Lele

Personal information
- Full name: Adrián Torres Lázaro
- Date of birth: 3 April 1998 (age 28)
- Place of birth: Arroyomolinos, Spain
- Height: 1.72 m (5 ft 8 in)
- Position: Winger

Team information
- Current team: Extremadura
- Number: 14

Youth career
- Leganés
- 2013–2018: Getafe

Senior career*
- Years: Team / Apps / (Gls)
- 2015: Getafe B / 1 / (1)
- 2017–2018: Internacional Madrid / 33 / (5)
- 2018–2019: Leganés B / 14 / (0)
- 2019: Alcorcón B / 13 / (0)
- 2019–2020: Extremadura B / 27 / (2)
- 2020–: Extremadura / 15 / (0)

= Lele (footballer) =

Spanish footballer

Adrián Torres Lázaro (born 3 April 1998), commonly known as Lele, is a Spanish professional footballer who plays for Extremadura UD. Mainly a left winger, he can also play as an attacking midfielder.

==Club career==
Born in Arroyomolinos, Madrid, Lele represented CD Leganés and Getafe CF as a youth. On 10 May 2015, aged just 17, he made his senior debut with the latter's reserves by coming on as a second-half substitute and scoring the equalizer in a 2–2 Segunda División B away draw against Barakaldo CF.

On 21 August 2017, after finishing his formation, Lele signed for Tercera División side Internacional de Madrid, helping in the club's promotion campaign with five goals. On 10 July 2018, he moved back to former club Leganés, and was assigned to the B-team also in the fourth division.

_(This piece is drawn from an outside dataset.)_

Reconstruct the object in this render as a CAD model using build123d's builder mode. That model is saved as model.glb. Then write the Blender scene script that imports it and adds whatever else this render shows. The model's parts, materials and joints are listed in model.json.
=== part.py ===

On 1 February 2019, Lele agreed to a contract with another reserve team, AD Alcorcón B, still in division four. On 9 July, he moved to Extremadura UD, being initially assigned to the B-team in the same category.

Lele made his professional debut on 7 July 2020, replacing José Pardo late into a 0–1 home loss against Cádiz CF in the Segunda División.